[start]

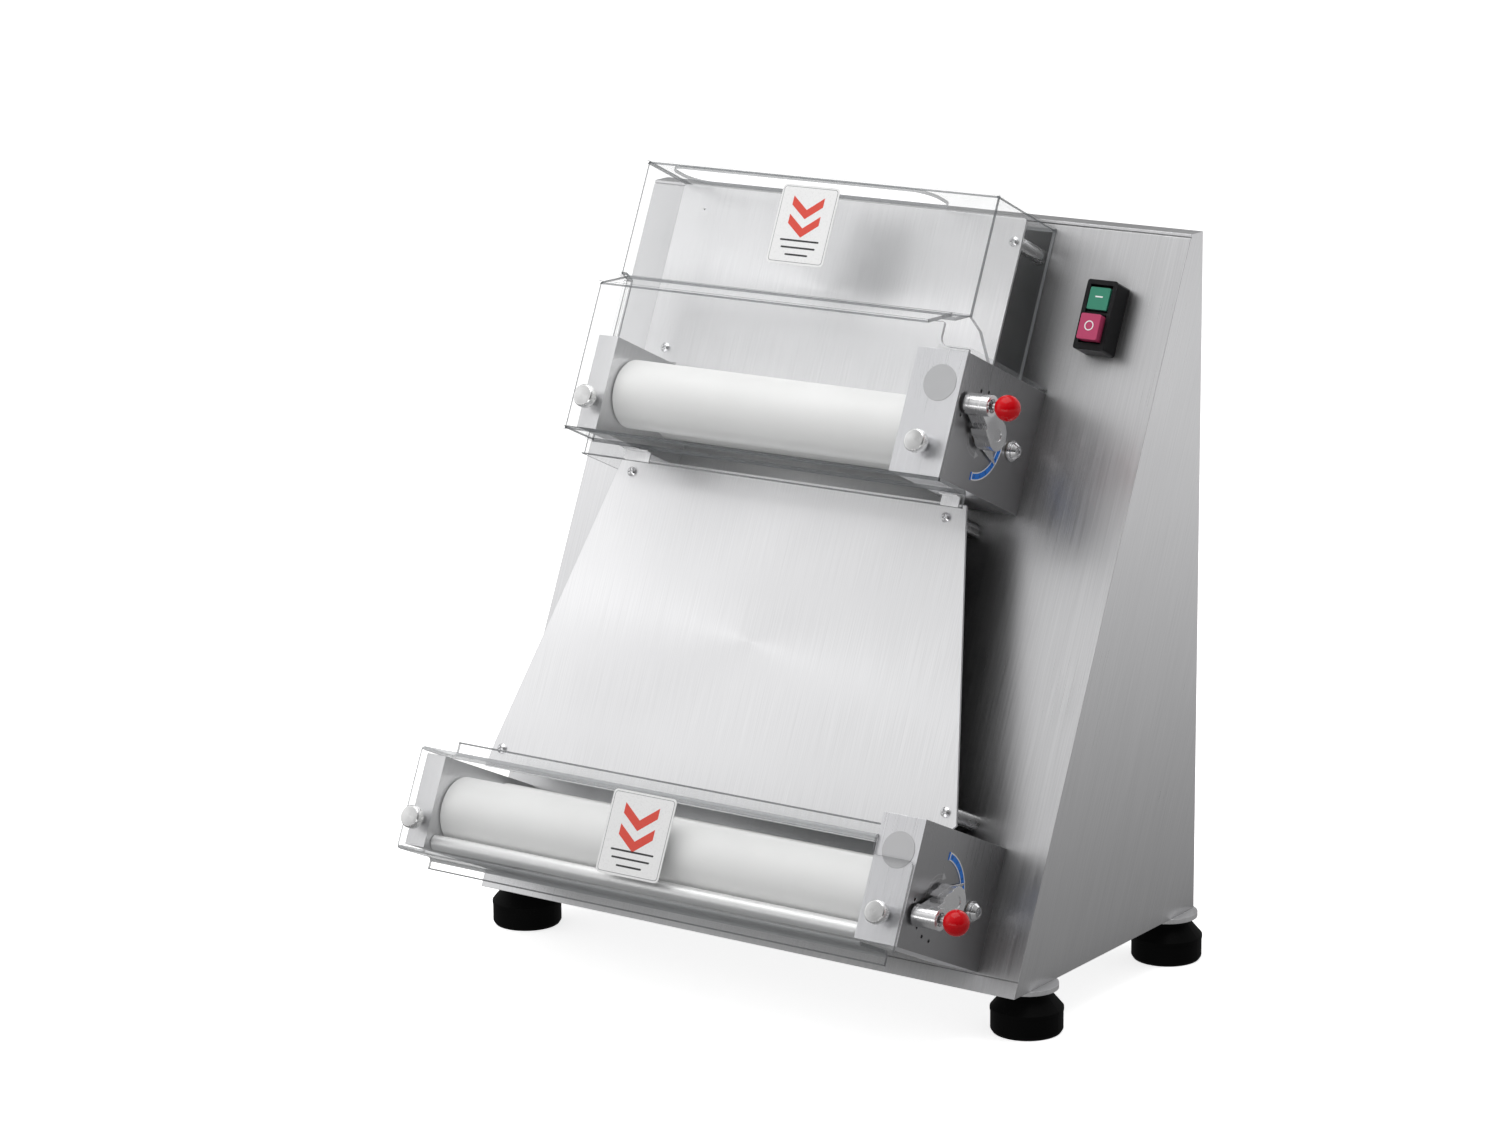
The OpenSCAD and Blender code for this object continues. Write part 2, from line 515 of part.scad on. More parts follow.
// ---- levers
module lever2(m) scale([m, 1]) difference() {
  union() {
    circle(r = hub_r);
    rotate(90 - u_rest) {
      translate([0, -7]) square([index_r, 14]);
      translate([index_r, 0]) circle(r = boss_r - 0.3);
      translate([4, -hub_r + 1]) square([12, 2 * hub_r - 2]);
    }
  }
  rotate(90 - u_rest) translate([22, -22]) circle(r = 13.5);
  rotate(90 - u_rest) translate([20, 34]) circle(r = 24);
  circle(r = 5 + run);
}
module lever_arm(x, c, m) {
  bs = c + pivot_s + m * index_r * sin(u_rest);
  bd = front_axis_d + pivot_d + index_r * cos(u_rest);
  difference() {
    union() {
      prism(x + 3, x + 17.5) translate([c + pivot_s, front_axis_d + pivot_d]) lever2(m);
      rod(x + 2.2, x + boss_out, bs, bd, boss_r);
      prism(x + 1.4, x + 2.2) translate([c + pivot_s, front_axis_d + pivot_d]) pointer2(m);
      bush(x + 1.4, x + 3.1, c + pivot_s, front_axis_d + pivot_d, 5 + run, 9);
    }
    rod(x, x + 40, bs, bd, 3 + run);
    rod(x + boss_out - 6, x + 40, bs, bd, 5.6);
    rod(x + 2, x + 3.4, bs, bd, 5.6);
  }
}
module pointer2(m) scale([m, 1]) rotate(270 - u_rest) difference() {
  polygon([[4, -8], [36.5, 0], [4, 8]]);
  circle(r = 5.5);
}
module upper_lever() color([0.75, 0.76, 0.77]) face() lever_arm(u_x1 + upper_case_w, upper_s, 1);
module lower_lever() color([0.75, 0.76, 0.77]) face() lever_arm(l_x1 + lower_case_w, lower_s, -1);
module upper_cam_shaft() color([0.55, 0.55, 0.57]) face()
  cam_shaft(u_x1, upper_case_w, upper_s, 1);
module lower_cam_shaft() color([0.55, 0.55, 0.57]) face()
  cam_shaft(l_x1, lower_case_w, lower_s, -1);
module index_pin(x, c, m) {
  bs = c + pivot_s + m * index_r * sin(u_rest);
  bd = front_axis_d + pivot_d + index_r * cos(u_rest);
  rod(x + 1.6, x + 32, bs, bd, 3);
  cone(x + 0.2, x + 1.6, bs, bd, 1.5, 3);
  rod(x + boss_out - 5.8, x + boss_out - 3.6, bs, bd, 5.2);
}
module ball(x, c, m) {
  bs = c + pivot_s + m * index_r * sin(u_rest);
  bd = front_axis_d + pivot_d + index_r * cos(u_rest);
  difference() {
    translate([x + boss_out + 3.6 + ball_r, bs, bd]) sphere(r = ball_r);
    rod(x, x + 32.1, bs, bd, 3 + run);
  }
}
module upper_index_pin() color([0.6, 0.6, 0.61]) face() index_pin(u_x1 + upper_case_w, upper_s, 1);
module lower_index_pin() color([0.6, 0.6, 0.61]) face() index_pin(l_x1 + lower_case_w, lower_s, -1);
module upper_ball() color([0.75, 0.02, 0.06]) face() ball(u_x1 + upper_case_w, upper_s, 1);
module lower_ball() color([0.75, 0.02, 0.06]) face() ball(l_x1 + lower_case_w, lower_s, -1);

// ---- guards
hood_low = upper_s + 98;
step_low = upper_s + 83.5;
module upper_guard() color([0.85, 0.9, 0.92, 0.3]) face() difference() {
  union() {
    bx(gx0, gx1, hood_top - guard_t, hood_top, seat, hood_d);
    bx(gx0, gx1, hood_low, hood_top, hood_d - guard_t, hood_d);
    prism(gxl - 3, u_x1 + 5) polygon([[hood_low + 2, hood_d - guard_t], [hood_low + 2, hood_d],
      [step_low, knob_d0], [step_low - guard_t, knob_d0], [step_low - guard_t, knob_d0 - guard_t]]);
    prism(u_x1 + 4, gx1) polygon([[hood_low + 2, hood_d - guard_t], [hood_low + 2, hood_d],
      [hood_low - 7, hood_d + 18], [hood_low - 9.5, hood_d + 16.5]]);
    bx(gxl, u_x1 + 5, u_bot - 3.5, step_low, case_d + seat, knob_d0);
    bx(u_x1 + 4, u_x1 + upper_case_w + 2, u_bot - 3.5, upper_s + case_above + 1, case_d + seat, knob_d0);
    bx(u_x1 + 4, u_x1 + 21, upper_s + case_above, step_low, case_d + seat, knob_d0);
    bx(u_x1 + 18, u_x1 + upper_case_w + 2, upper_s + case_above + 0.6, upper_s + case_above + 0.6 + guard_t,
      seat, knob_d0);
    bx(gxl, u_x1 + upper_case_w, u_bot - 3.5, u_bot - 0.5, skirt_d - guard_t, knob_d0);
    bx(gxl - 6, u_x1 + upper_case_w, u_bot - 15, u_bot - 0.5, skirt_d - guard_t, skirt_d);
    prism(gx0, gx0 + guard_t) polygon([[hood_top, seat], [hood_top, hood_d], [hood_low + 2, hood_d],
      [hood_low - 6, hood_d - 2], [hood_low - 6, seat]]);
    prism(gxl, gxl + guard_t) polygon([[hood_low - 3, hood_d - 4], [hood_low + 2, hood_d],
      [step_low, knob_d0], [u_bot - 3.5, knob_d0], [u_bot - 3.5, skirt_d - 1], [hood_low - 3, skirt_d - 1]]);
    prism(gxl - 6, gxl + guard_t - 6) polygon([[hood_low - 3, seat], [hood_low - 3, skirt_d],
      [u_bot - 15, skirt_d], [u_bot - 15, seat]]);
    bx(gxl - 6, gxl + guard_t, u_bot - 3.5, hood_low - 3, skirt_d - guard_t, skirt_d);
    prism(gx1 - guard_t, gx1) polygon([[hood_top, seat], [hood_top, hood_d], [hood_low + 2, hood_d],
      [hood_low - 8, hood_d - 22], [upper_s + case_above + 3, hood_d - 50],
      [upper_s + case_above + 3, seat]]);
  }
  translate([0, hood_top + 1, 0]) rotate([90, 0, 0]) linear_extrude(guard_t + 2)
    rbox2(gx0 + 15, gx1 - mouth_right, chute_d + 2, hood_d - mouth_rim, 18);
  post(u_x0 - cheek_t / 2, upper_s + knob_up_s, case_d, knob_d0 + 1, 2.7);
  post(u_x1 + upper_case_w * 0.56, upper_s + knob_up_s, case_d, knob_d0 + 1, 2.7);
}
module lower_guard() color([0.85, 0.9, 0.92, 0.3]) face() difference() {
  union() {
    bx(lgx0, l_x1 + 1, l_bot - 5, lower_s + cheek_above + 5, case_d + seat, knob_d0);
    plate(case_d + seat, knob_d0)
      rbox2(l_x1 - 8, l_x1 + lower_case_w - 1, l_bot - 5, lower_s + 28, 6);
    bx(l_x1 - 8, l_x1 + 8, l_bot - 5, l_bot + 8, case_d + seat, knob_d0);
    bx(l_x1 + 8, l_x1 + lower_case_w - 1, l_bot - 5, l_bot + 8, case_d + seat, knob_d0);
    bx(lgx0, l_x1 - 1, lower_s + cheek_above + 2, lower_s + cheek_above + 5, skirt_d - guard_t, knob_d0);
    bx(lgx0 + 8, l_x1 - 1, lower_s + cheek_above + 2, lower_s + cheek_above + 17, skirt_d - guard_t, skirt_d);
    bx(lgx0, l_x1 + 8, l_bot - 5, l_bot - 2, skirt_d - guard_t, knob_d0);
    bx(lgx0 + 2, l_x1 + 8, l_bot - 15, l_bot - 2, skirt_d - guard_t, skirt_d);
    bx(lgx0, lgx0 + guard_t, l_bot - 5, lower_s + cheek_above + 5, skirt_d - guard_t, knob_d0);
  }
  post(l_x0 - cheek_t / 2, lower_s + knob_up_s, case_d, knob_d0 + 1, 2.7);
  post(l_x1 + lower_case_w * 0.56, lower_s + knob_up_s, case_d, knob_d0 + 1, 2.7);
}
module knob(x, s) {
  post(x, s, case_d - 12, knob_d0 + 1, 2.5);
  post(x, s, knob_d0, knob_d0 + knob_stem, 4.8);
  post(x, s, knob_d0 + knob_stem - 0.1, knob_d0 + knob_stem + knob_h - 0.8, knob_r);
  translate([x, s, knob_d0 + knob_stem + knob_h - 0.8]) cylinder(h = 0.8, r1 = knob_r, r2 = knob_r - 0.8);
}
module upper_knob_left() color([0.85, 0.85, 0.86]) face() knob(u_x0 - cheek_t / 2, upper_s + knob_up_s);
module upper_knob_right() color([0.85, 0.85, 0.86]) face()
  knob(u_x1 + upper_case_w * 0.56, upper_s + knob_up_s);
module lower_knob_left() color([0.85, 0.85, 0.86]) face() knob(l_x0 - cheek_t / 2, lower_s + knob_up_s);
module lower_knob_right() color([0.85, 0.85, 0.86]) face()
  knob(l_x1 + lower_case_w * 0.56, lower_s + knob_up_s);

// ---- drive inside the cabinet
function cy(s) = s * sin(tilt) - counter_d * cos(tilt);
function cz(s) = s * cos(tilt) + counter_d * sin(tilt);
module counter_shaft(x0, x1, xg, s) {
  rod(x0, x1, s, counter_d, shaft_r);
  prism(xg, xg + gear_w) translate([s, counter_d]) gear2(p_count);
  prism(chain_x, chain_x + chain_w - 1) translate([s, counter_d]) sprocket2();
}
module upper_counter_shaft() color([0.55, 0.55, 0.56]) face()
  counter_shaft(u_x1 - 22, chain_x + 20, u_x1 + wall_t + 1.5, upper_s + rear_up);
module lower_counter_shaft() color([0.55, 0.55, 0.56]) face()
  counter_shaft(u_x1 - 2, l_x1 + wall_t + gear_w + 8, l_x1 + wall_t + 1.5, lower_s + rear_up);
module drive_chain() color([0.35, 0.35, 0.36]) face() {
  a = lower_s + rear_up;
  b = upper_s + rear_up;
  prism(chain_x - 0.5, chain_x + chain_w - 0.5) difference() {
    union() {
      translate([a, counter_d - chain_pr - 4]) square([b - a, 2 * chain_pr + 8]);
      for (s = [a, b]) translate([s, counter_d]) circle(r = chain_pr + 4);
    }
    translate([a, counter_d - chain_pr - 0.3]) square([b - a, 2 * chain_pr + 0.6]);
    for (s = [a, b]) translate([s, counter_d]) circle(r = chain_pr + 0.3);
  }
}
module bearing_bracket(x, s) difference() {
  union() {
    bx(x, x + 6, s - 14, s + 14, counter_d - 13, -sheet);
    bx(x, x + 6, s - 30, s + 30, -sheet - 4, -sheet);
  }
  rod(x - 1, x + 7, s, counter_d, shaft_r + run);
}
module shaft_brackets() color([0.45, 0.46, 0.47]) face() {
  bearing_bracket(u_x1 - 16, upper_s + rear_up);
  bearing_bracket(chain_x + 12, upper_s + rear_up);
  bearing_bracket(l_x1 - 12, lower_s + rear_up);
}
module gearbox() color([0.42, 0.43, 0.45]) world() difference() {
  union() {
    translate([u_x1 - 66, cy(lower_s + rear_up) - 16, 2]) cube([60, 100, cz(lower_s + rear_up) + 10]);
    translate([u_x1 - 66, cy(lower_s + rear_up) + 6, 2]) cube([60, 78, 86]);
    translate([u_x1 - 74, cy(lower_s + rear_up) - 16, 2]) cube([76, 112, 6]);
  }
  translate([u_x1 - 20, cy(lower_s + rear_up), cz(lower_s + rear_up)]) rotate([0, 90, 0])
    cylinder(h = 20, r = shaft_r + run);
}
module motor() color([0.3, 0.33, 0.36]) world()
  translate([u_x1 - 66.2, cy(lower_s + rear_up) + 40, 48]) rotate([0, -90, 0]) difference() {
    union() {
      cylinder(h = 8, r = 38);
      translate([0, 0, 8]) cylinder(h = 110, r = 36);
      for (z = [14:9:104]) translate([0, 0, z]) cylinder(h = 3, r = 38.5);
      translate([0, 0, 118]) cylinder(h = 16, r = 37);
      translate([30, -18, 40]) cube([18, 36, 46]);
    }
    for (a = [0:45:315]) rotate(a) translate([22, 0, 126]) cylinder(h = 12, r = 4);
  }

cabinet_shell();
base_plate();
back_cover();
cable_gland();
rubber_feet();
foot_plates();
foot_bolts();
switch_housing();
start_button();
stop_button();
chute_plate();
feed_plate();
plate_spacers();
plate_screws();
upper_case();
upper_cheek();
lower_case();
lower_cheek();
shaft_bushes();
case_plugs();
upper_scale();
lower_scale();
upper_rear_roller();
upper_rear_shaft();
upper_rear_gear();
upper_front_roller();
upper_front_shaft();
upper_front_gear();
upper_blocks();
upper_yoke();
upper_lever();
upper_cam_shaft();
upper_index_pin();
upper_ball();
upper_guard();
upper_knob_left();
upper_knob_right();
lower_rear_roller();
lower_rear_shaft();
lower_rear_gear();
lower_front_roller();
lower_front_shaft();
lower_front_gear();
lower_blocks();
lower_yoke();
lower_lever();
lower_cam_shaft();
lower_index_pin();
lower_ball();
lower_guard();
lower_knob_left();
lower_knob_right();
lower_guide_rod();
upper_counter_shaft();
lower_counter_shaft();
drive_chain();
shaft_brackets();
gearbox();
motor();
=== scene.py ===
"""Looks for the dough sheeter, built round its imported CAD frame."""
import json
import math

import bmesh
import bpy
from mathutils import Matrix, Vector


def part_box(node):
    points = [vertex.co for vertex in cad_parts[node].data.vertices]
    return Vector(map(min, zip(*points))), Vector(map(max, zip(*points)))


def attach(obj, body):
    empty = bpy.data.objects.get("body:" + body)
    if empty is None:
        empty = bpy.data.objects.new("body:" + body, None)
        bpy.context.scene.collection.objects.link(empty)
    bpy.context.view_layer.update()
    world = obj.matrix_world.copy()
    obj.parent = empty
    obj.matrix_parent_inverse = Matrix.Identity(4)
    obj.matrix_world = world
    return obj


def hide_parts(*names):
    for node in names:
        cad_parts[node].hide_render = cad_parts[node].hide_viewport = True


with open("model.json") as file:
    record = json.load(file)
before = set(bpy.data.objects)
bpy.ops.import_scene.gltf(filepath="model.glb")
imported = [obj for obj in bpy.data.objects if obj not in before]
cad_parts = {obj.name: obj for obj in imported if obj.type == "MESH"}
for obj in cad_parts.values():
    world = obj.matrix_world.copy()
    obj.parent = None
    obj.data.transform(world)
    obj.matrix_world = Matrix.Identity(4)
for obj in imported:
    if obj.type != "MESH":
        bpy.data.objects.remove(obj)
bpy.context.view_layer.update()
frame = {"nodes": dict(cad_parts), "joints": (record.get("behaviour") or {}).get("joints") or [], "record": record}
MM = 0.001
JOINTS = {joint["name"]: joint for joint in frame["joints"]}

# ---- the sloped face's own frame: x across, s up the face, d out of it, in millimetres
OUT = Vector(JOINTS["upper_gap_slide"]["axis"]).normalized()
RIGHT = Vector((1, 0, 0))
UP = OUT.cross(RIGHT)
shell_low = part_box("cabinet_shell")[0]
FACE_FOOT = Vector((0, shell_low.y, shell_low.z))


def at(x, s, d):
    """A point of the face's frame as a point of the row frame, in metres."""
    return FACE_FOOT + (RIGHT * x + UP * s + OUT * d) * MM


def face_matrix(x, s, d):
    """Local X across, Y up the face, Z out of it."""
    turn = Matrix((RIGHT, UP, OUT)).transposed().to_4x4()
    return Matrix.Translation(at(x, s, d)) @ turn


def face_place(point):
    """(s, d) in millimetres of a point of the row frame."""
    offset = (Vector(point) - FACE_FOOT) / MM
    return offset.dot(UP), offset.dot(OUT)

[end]

WORK INSTRUCTIONS>
Above is a listing; print exactly its lines from the one with "lower_guide_rod();" through the one with "if empty is", and no other lines.

THE REPLY>
lower_guide_rod();
upper_counter_shaft();
lower_counter_shaft();
drive_chain();
shaft_brackets();
gearbox();
motor();
=== scene.py ===
"""Looks for the dough sheeter, built round its imported CAD frame."""
import json
import math

import bmesh
import bpy
from mathutils import Matrix, Vector


def part_box(node):
    points = [vertex.co for vertex in cad_parts[node].data.vertices]
    return Vector(map(min, zip(*points))), Vector(map(max, zip(*points)))


def attach(obj, body):
    empty = bpy.data.objects.get("body:" + body)
    if empty is None:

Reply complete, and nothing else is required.